Pod placement affinity
A rack defines a fault domain. A resource set can be mapped to a rack.
When a resource set is mapped to a rack, that set’s replicas will be placed in the same failure domain.
A failure domain can be a region’s availability zone (zone
), or a cluster node (host
).
When a rack is specified, the default configuration is:
global:
racks:
rack1:
host:
enabled: false
requireRackAffinity: false
requireRackAntiAffinity: true
zone:
enabled: false
requireRackAffinity: false
requireRackAntiAffinity: true
enableHostAntiAffinity: true
requireRackHostAntiAffinity: true
The default configuration disables placement policy. To place all pods in the same node, you must set:
global:
racks:
rack1:
host:
enabled: true
With requireRackAffinity=false
, each pod of the same rack will be placed where a new pod of the same rack exists (if any exists), if possible.
Set requireRackAffinity=true
to strictly enforce this behavior. If the target node is full (it can’t accept the new pod with the stated requirements), the upgrade will be blocked and the pod will wait until the node is able to accept new pods.

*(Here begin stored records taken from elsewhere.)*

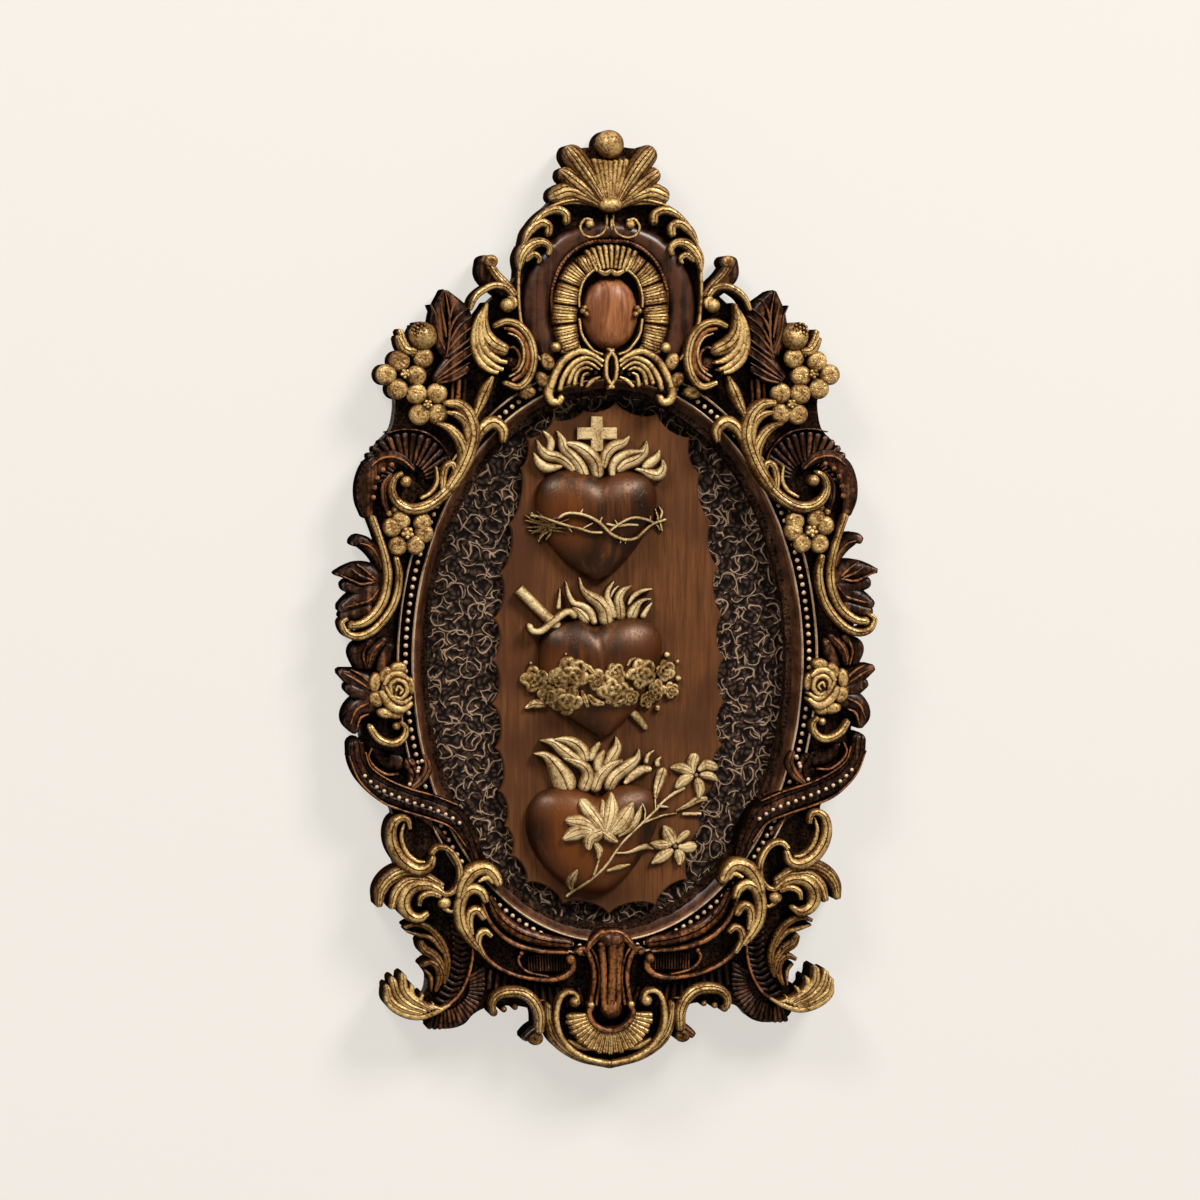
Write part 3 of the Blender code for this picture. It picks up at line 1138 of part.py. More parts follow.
def main():
    clear_scene()
    walnut = make_material("carved walnut", WALNUT)
    gilt = make_material("pale gilt", PALE_GILT)
    polished = make_material("polished mahogany", MAHOGANY)
    make_frame(walnut)
    make_ground_panel(make_material("dark ground", DARK_GROUND))
    make_board(make_material("reddish board", BOARD_BROWN))
    make_cross(gilt)
    make_heart("heart_upper", UPPER_HEART, polished)
    make_heart("heart_middle", MIDDLE_HEART, polished)
    make_heart("heart_lower", LOWER_HEART, polished)
    upper_cut = make_cutter("cutter_upper", UPPER_HEART)
    middle_cut = make_cutter("cutter_middle", MIDDLE_HEART)
    lower_cut = make_cutter("cutter_lower", LOWER_HEART)
    roses, lilies, hilt = garland_motifs(), lily_motifs(), hilt_motifs()
    guard_gap = make_clearance("clearance_hilt", hilt)
    rose_gap = make_clearance("clearance_roses", roses)
    lily_gap = make_clearance("clearance_lilies", lilies)
    make_flames("flames_upper", UPPER_FLAMES, gilt, upper_cut)
    make_flames("flames_middle", MIDDLE_FLAMES, gilt, middle_cut, guard_gap)
    make_flames("flames_lower", LOWER_FLAMES, gilt, lower_cut, lily_gap)
    make_crown(upper_cut, gilt)
    make_overlay("rose_garland", roses, MIDDLE_HEART, middle_cut, gilt)
    make_overlay("lily_spray", lilies, LOWER_HEART, lower_cut, gilt)
    level = HEART_BACK + GRIP_RADIUS
    cut_with(Relief(hilt, level, HEART_BACK).build("dagger_hilt", gilt), middle_cut)
    make_dagger_point(gilt, middle_cut, rose_gap)


main()
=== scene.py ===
import math

import bmesh
import bpy
import numpy as np
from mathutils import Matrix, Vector, geometry, noise


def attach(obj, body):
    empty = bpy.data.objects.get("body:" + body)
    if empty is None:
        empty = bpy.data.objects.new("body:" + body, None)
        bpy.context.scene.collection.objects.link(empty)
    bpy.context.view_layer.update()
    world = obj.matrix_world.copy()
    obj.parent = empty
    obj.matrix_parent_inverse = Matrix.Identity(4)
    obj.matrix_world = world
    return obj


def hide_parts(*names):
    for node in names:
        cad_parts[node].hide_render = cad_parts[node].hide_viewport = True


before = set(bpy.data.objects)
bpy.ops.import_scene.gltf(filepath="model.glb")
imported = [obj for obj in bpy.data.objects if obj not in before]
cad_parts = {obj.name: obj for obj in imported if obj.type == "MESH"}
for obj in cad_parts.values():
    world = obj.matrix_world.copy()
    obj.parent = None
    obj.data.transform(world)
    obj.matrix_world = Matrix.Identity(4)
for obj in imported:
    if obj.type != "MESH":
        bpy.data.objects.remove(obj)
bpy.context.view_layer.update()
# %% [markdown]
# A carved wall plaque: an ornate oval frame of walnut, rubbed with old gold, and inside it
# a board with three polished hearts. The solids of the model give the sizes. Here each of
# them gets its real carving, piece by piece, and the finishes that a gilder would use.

# %% [markdown]
# The carver's drawing is squared, 936 squares from crest to foot. It was drawn from a
# little to the left, so a point that stands nearer moves to the right. One function turns
# a place on the drawing, and its height above the back, into metres. Only the left half
# is drawn: the right half is its mirror image.

# %% From squares to metres
SQUARE = 0.600 / 936
TURN = math.radians(9)
CENTRE_LINE, MOUNT_LINE, OVAL_ROW = 600.0, 330.0, 660.0
OVAL_X = 179 * SQUARE / math.cos(TURN)
OVAL_Z = 265 * SQUARE
OVAL_MIDDLE = (MOUNT_LINE - OVAL_ROW) * SQUARE
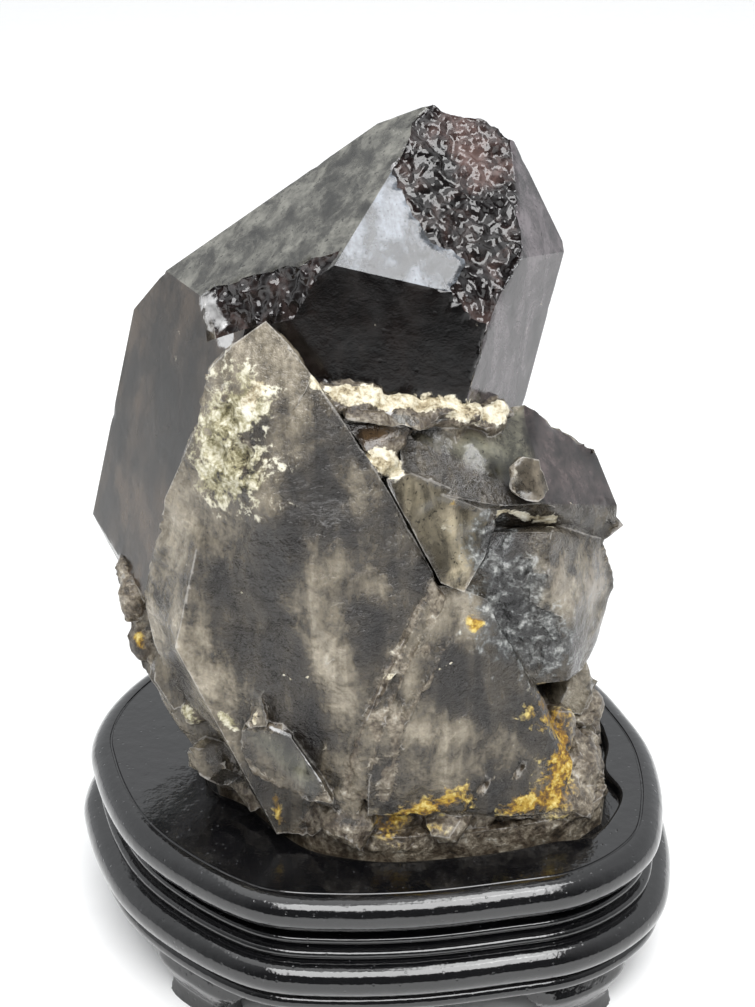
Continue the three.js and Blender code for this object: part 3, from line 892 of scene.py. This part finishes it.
# Round parts of the profiles: middle as offset from the border and height, then radius
GROOVE = ((-1.1, STAND_TOP), 0.35)
UPPER_EDGE = ((-0.4, 40.6), 4.4)
THIN_BEAD = ((0.1, 32.7), 0.9)
NARROW_ROLL = ((1.4, 29.8), 1.1)
WIDE_ROLL = ((2.6, 24.1), 4.3)
FOOT_MOULDING = ((3.2, 17.4), 1.9)
BRIM = ((0.7, STAND_TOP - 0.7), 0.7)
HOLLOW_CORNER = ((-0.5, HOLLOW_FLOOR + 0.5), 0.5)


def closed_curve(points, steps):
    """Even steps round a smooth curve through the points, and each step's outward direction."""
    here = np.array(points, dtype=float)
    before, after, beyond = (np.roll(here, shift, axis=0) for shift in (1, -1, -2))
    gap_before, gap, gap_after = (
        np.sqrt(np.linalg.norm(end - start, axis=1))[:, None]
        for start, end in ((before, here), (here, after), (after, beyond))
    )
    step = after - here
    leave = step + gap * ((here - before) / gap_before - (after - before) / (gap_before + gap))
    arrive = step + gap * ((beyond - after) / gap_after - (beyond - here) / (gap + gap_after))
    way = np.linspace(0, 1, STEPS_PER_POINT, endpoint=False)[None, :, None]
    rise = way**2 * (3 - 2 * way)
    fine = here[:, None] + step[:, None] * rise
    fine = fine + leave[:, None] * way * (1 - way) ** 2 - arrive[:, None] * way**2 * (1 - way)
    fine = fine.reshape(-1, 2)
    fine = np.vstack([fine, fine[:1]])
    reach = np.concatenate([[0], np.cumsum(np.linalg.norm(np.diff(fine, axis=0), axis=1))])
    even = np.linspace(0, reach[-1], steps, endpoint=False)
    places = np.stack([np.interp(even, reach, part) for part in fine.T], axis=1)
    along = np.roll(places, -1, axis=0) - np.roll(places, 1, axis=0)
    along /= np.linalg.norm(along, axis=1)[:, None]
    return places, np.stack([along[:, 1], -along[:, 0]], axis=1)


def arc(centre, radius, start, end, steps):
    """Round part of a profile, in offset and height."""
    angles = np.radians(np.linspace(start, end, steps + 1))
    return [(centre[0] + radius * math.cos(a), centre[1] + radius * math.sin(a)) for a in angles]


def join_rings(board, rings):
    for upper, lower in zip(rings, rings[1:]):
        for i, start in enumerate(upper):
            following = (i + 1) % len(upper)
            board.faces.new((start, lower[i], lower[following], upper[following]))


def add_rings(board, curve, rows):
    """A skin through rings that follow a curve, one ring for each row of the profile."""
    rings = []
    for offset, height in rows:
        flat = (curve[0] + curve[1] * offset) * MM
        rings.append([board.verts.new((x, y, height * MM)) for x, y in flat])
    join_rings(board, rings)
    return rings


def ring_edges(board, ring):
    pairs = zip(ring, ring[1:] + ring[:1])
    return [board.edges.get(pair) or board.edges.new(pair) for pair in pairs]


def finish_board(board, name, material, node):
    bmesh.ops.triangulate(board, faces=[face for face in board.faces if len(face.verts) > 4])
    bmesh.ops.recalc_face_normals(board, faces=board.faces)
    for edge in board.edges:
        edge.smooth = edge.calc_face_angle(0) < CRISP_ANGLE
    for face in board.faces:
        face.smooth = True
    mesh = bpy.data.meshes.new(name)
    board.to_mesh(mesh)
    board.free()
    return finished_piece(name, mesh, material, "lacquer", node)


def hollow_points():
    """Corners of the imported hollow's floor, in turn round the stand."""
    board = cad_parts["stand_top"].data
    floor = {
        (round(vert.co.x / MM, 2), round(vert.co.y / MM, 2))
        for vert in board.vertices
        if abs(vert.co.z / MM - HOLLOW_FLOOR) < 0.01
    }
    return sorted(floor, key=lambda corner: math.atan2(corner[1], corner[0]))


def build_top_board(material):
    board = bmesh.new()
    border = closed_curve(BORDER_POINTS, BORDER_STEPS)
    rows = arc(*GROOVE, 180, 360, 6) + arc(*UPPER_EDGE, 90, -75, 26)
    rows += [(WAIST_OFFSET, UPPER_BOARD_UNDERSIDE)]
    rings = add_rings(board, border, rows)
    board.faces.new(rings[-1])
    hollow = closed_curve(hollow_points(), BORDER_STEPS)
    walls = [(1.4, STAND_TOP)] + arc(*BRIM, 90, 180, 5) + arc(*HOLLOW_CORNER, 0, -90, 3)
    hollow_rings = add_rings(board, hollow, walls)
    board.faces.new(hollow_rings[-1])
    brims = ring_edges(board, rings[0]) + ring_edges(board, hollow_rings[0])
    bmesh.ops.triangle_fill(board, edges=brims, use_beauty=True)
    return finish_board(board, "top_board", material, "stand_top")


def build_lower_boards(material):
    board = bmesh.new()
    rows = [(WAIST_OFFSET, UPPER_BOARD_UNDERSIDE), (-1.45, 35.0), (-1.3, 34.2)]
    rows += arc(*THIN_BEAD, 100, -80, 10)
    rows += [(-0.2, 31.4)]
    rows += arc(*NARROW_ROLL, 90, -80, 10)
    rows += arc(*WIDE_ROLL, 84, -80, 26)
    rows += arc(*FOOT_MOULDING, 80, -80, 14)
    rows += [(2.8, LOWER_BOARD_UNDERSIDE + 0.7), (2, LOWER_BOARD_UNDERSIDE)]
    rings = add_rings(board, closed_curve(BORDER_POINTS, BORDER_STEPS), rows)
    board.faces.new(rings[0])
    board.faces.new(rings[-1])
    return finish_board(board, "lower_boards", material, "stand_base")


# Feet: levels of height, inner and outer offset and half-width, then places round the border
FOOT_LEVELS = [
    (14, -9, 0.5, 0.050),
    (9.5, -8, 2.6, 0.036),
    (4, -7, 0.6, 0.024),
    (0, -7.5, 1.4, 0.026),
]
FEET = {
    "foot_front_left": 0.64,
    "foot_front_right": 0.89,
    "foot_back_right": 0.14,
    "foot_back_left": 0.39,
}
FOOT_STEPS = 64
FOOT_RINGS = 24
FOOT_CORNER = 0.5
FOOT_INSET = 0.97


def build_foot(name, way, material):
    """A foot with rounded corners, drawn in towards the floor."""
    places, outward = closed_curve(BORDER_POINTS, BORDER_STEPS)
    heights = np.linspace(LOWER_BOARD_UNDERSIDE, 0, FOOT_RINGS)
    levels = np.array(FOOT_LEVELS[::-1])
    turn = np.linspace(0, 2 * math.pi, FOOT_STEPS, endpoint=False)
    across = np.sign(np.sin(turn)) * np.abs(np.sin(turn)) ** FOOT_CORNER
    around = np.sign(np.cos(turn)) * np.abs(np.cos(turn)) ** FOOT_CORNER
    foot = bmesh.new()
    rings = []
    for height in heights:
        inner, outer, half_width = (
            np.interp(height, levels[:, 0], levels[:, part]) for part in (1, 2, 3)
        )
        ring = []
        for side, reach in zip(around, across):
            step = round((way + side * half_width * FOOT_INSET) * BORDER_STEPS) % BORDER_STEPS
            offset = (inner + outer) / 2 + reach * (outer - inner) / 2 * FOOT_INSET
            x, y = (places[step] + outward[step] * offset) * MM
            ring.append(foot.verts.new((x, y, height * MM)))
        rings.append(ring)
    join_rings(foot, rings)
    foot.faces.new(rings[0])
    foot.faces.new(rings[-1])
    bmesh.ops.remove_doubles(foot, verts=foot.verts, dist=0.01 * MM)
    return finish_board(foot, "carved_" + name, material, name)


# Lights in metres: place, target, width, height and radiance
SOFTBOXES = {
    "key": ((0.26, -0.16, 1.05), (0, -0.02, 0.16), 0.34, 0.34, 7.5),
    "overhead": ((-0.2, 0.1, 1.1), (0, 0, 0.1), 1.1, 0.7, 1.0),
    "front": ((0.05, -0.52, 0.80), (0, -0.05, 0.06), 0.75, 0.50, 8.0),
}

# Room: its colour, and its strength by direction, from the camera's side to the far side
ROOM_COLOUR = (0.96, 0.98, 1.0, 1)
ROOM_DIRECTIONS = (-0.75, 0.1)
ROOM_STRENGTHS = (0.12, 1.0)

# Floor
FLOOR_HALF_SIZE = 3
FLOOR_STRIPS = 24
FLOOR_DARK = (0.90, 0.90, 0.90)
FLOOR_LIGHT = (0.95, 0.95, 0.945)


def add_softbox(name, place, target, width, height, radiance):
    data = bpy.data.lights.new(name, "AREA")
    data.shape = "RECTANGLE"
    data.size = width
    data.size_y = height
    data.energy = radiance * math.pi * width * height
    light = bpy.data.objects.new(name, data)
    light.location = place
    light.rotation_euler = (Vector(target) - Vector(place)).to_track_quat("-Z", "Y").to_euler()
    light.visible_camera = False
    bpy.context.scene.collection.objects.link(light)


def add_world():
    """A pale room that is darker on the camera's side."""
    world = bpy.data.worlds.new("room")
    world.use_nodes = True
    tree = world.node_tree
    tree.nodes.clear()
    direction = tree.nodes.new("ShaderNodeTexCoord")
    split = tree.nodes.new("ShaderNodeSeparateXYZ")
    shade = tree.nodes.new("ShaderNodeMapRange")
    shade.inputs["From Min"].default_value = ROOM_DIRECTIONS[0]
    shade.inputs["From Max"].default_value = ROOM_DIRECTIONS[1]
    shade.inputs["To Min"].default_value = ROOM_STRENGTHS[0]
    shade.inputs["To Max"].default_value = ROOM_STRENGTHS[1]
    background = tree.nodes.new("ShaderNodeBackground")
    background.inputs["Color"].default_value = ROOM_COLOUR
    output = tree.nodes.new("ShaderNodeOutputWorld")
    tree.links.new(direction.outputs["Generated"], split.inputs[0])
    tree.links.new(split.outputs["Y"], shade.inputs["Value"])
    tree.links.new(shade.outputs[0], background.inputs["Strength"])
    tree.links.new(background.outputs[0], output.inputs["Surface"])
    bpy.context.scene.world = world


def add_floor():
    shader = Shader("pale_paper")
    fibre = shader.noise(6, 4, 0.6)
    colour = shader.mix(fibre, FLOOR_DARK, FLOOR_LIGHT)
    normal = shader.bump(fibre, 0.1, 0.2)
    material = shader.finish({"Base Color": colour, "Roughness": 0.9, "Normal": normal})
    sheet = bmesh.new()
    bmesh.ops.create_grid(
        sheet, x_segments=FLOOR_STRIPS, y_segments=FLOOR_STRIPS, size=FLOOR_HALF_SIZE
    )
    mesh = bpy.data.meshes.new("floor")
    sheet.to_mesh(mesh)
    sheet.free()
    mesh.materials.append(material)
    floor = bpy.data.objects.new("floor", mesh)
    bpy.context.scene.collection.objects.link(floor)


add_camera()
add_world()
add_floor()
for light_name, light_values in SOFTBOXES.items():
    add_softbox(light_name, *light_values)
build_rock()
lacquer = lacquer_material()
build_top_board(lacquer)
build_lower_boards(lacquer)
for foot_name, foot_way in FEET.items():
    build_foot(foot_name, foot_way, lacquer)
bpy.context.scene.view_settings.view_transform = "Standard"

With requireRackAntiAffinity=false
, each pod of the same rack will be placed in a node where any other pod of any other racks is already scheduled, if possible.
Set requireRackAntiAffinity=true
, to strictly enforce this behavior. If no node is free, the pod will wait until a new node is added.
To place all pods in the same zone, you must set:
global:
racks:
rack1:
zone:
enabled: true
With enableHostAntiAffinity=true
, unless you’re placing pods in different availability zones, a different node will be chosen for each pod. These requirements can be disabled (enableHostAntiAffinity=false
), enforced (requireRackHostAntiAffinity: true
) or done in best-effort (requireRackHostAntiAffinity: false
)
Resource sets pod placement anti-affinity
Within a single resource set, you can specify anti-affinity behaviors in the relationships between pods and nodes.
There are two types of anti-affinity, zone
and host
.
zone
will set the failure domain to the region’s availability zone.
host
will set the failure domain to the node.
Soft or preferred constraints are acceptable - for example, you might prefer to place pods in different zones, but it’s not a requirement.
Pod placement anti-affinity rules leverage the K8s requiredDuringSchedulingIgnoredDuringExecution
and preferredDuringSchedulingIgnoredDuringExecution
properties.
The default configuration is:
global:
antiAffinity:
host:
enabled: true
required: true
zone:
enabled: false
required: false
In this configuration, each replica of any deployment/statefulset will be forced to be placed on different host nodes. There is no requirement for the pods to be placed in different availability zones, therefore each pod could still be in the same zone.
To achieve multi-zone availability, you must set:
global:
antiAffinity:
host:
enabled: true
required: true
zone:
enabled: true
required: false
In this way each pod will be placed to a different zone, if possible.
To force zone anti-affinity, you must set:
global:
antiAffinity:
host:
enabled: true
required: true
zone:
enabled: true
required: true
If an availability zone is not available during upgrade, the pod won’t be scheduled and the upgrade will be blocked until a pod is manually deleted and the zone is free again.